I recently got a PB over 5k of 18:45. My time was actually (on my watch) 00:18:45:98. A fellow runner reckons I should round that up to 18:46, but I say no and have awarded myself a time of 18:45.
What would you do, do you round up or ignore the thousandths on your watch ?
p.s. the 'advice' came from a runner I beat
Comments
LOL - I could have guessed where the advice came from!
I wouldn't round it up either.
What was the official time, though?
Official time was 18:47, but it was not a chip-timed race and I didn't start at the front.
Yes, they are Nemo. Doh !
Official time....assuming there is one.
Oh and those are 1/100ths not 1/1000ths!
In 0.98 of a second you would have been aproximately 4.5 metres behind someone who ran 18:45.00 dead, could you live with believing you would have caught them? Do the honourable thing and round up.
You were also 9cm short of recording 18:46. Did you take a short cut, not follow the racing line?
In rallying time taken is to the completed second (or, in WRC to the 1/10th), so is always rounded down. If it's good enough for them...
Round up minutes and km's or miles
Surely the 9 in .98 is actually tenths of a second and I would round up anything over half a second personally. Does it really make that much difference? The only time I would care about that small a margin would be if it was one of the 'milestones' such as a 40min 10K or 1:30 half etc.
If you had eaten 98% of a banana would you still say you had a banana in your hand?

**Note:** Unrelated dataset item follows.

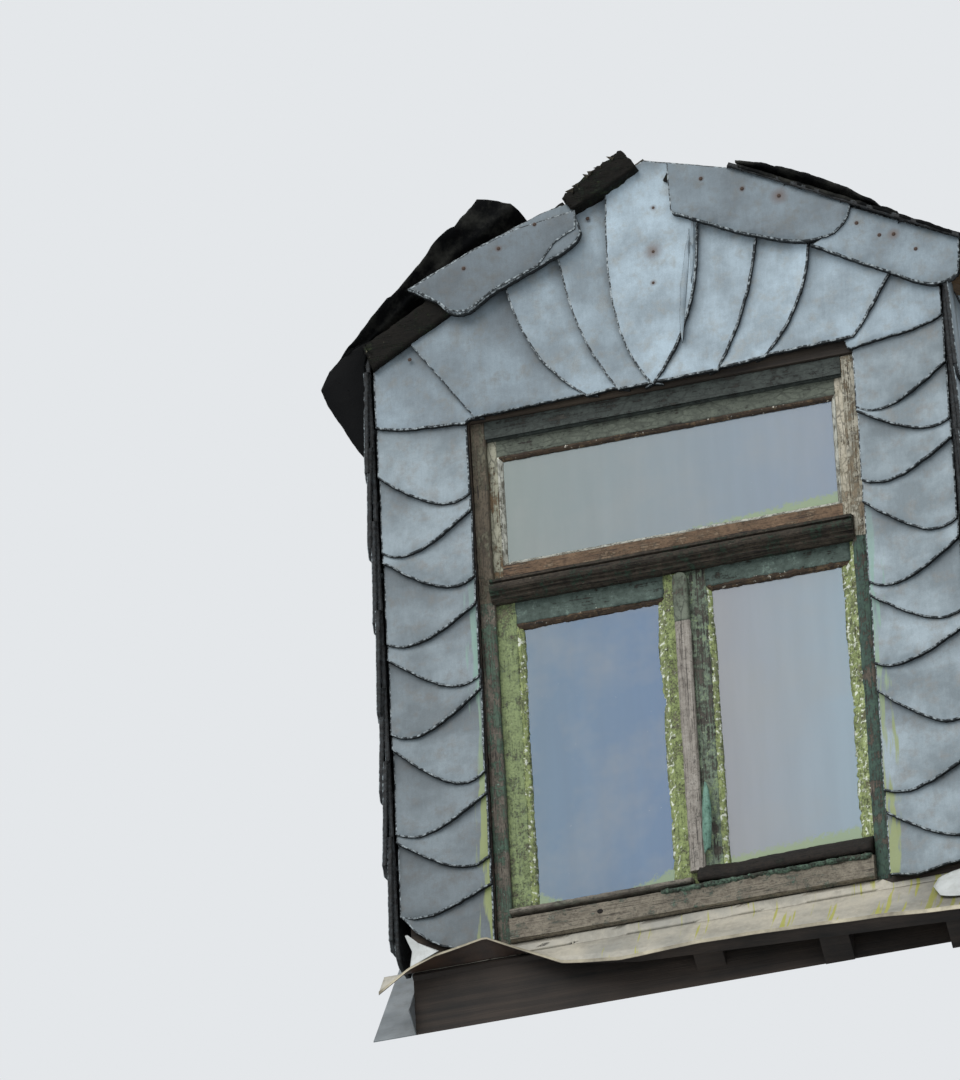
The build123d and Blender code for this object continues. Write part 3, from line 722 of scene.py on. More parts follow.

Lol ! If I had only eaten 2% of a banana I could still say I had some banana !
Not a bad idea Lardarse, but I will have to go thru all my results now seeing if they should be rounded up
lol ! There by the grace .... I had the same problem 10 years ago FF.
I did my first marathon (Edinburgh) in 4hr 59 minutes - There is NO WAY i was ever going to round it up to 5 hours.
Round up
Or is this a WIND up?
UKA Rules say round up...
"For all races held partly or entirely outside the stadium, the time shall be read to 1/100th second. All times not ending in two zeros shall be converted to the next longer whole second, e.g. for the Marathon a time of 2h 09m 44.32s shall be recorded as 2h 09m 45s. "
Experienced timekeepers set their watch to 0:00:00.99 before the race starts, so that when they are reading off the times at the finish, the rounding up is done automatically.
Yes that is true for out of stadium races but in a stadium you wouldn't round Bolt's 100M WR to 9.58 to 9.60 and certainly not to 10.00.
Personally I take the time to the second so I would keep it as is.
After all if you run a 10km and collapse to the ground with 5M to go and can't finish, do you round it up and say you have finished? If 9,995M is not 10,000M then 19.45:58 is not 19:46:00
Similarly if a satellite needs to burn fuel for 10 seconds to reach an orbit and stops after 9.9, its probably no good shouting i rounded it up as it shoots off into space and oblivion
So does your watch not record 1/100's ?
Similarly, if a thrower putts the shot 9.99m, has he thrown 10 metres ? No ! But that's because distance gets rounded down, whereas times get rounded up.
Incidentally, I actually saw someone do that in a race earlier this year !!
Say for instance that you ran 10k in 40m 00.48s. If you rounded that down (to 40:00), you would be saying that you can run 10k in 40 minutes, which isn't the case, as you'd only actually run 9998m in that time.